**Exercise directions:** Make an exact copy of the lines below.
----------------------------------------
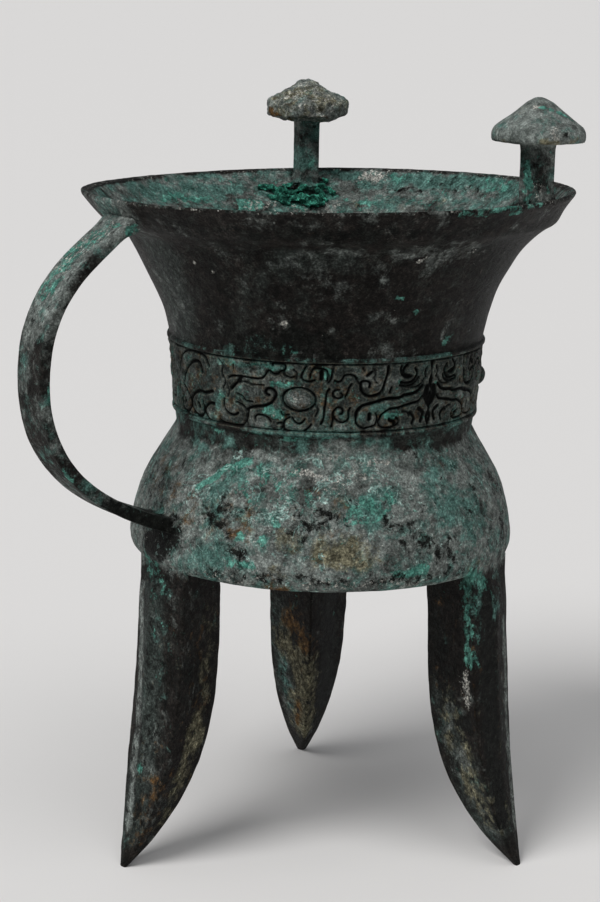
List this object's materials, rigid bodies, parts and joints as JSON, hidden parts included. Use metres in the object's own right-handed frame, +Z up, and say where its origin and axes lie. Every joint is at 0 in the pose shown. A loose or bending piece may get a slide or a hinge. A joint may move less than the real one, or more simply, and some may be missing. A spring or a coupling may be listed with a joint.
{
  "type": "jia wine vessel",
  "caption": "Bronze ritual wine vessel: flared bowl with capped posts on the rim, a relief band, a bulging belly on hollow pointed legs and a strap handle",
  "frame": {"origin": "middle of the ground box that the whole vessel covers, on the floor under the foot tips", "axes": "+Z up; the handle points to -X; the mirror plane of the form is X-Z; the two posts stand at +Y and -Y on the +X side"},
  "size_m": [0.237, 0.201, 0.315],
  "materials": {
    "patinated_bronze": "dark bronze with green and grey patina"
  },
  "bodies": {
    "root": {"jia_vessel": "patinated_bronze"}
  },
  "joints": []
}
----------------------------------------
**Exercise solution:**
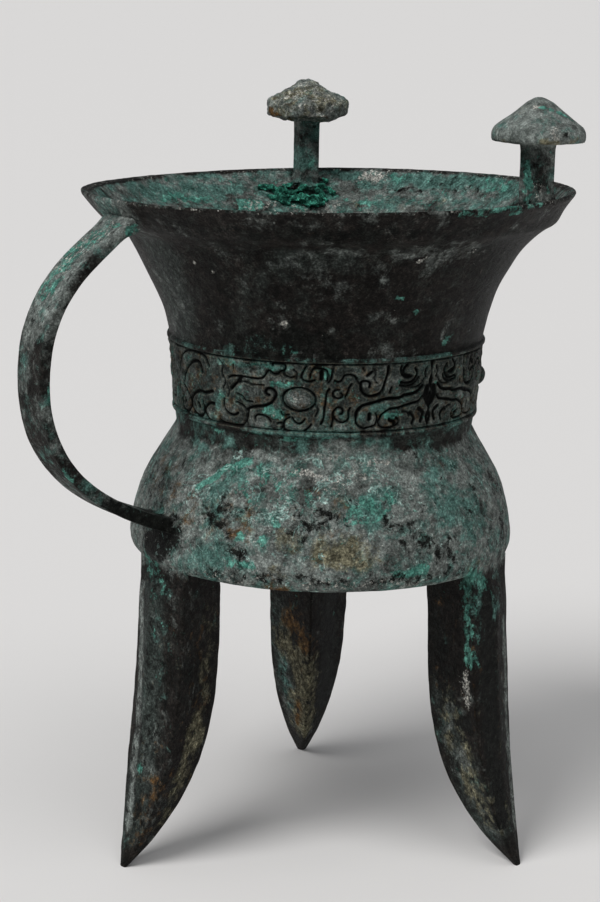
List this object's materials, rigid bodies, parts and joints as JSON, hidden parts included. Use metres in the object's own right-handed frame, +Z up, and say where its origin and axes lie. Every joint is at 0 in the pose shown. A loose or bending piece may get a slide or a hinge. A joint may move less than the real one, or more simply, and some may be missing. A spring or a coupling may be listed with a joint.
{
  "type": "jia wine vessel",
  "caption": "Bronze ritual wine vessel: flared bowl with capped posts on the rim, a relief band, a bulging belly on hollow pointed legs and a strap handle",
  "frame": {"origin": "middle of the ground box that the whole vessel covers, on the floor under the foot tips", "axes": "+Z up; the handle points to -X; the mirror plane of the form is X-Z; the two posts stand at +Y and -Y on the +X side"},
  "size_m": [0.237, 0.201, 0.315],
  "materials": {
    "patinated_bronze": "dark bronze with green and grey patina"
  },
  "bodies": {
    "root": {"jia_vessel": "patinated_bronze"}
  },
  "joints": []
}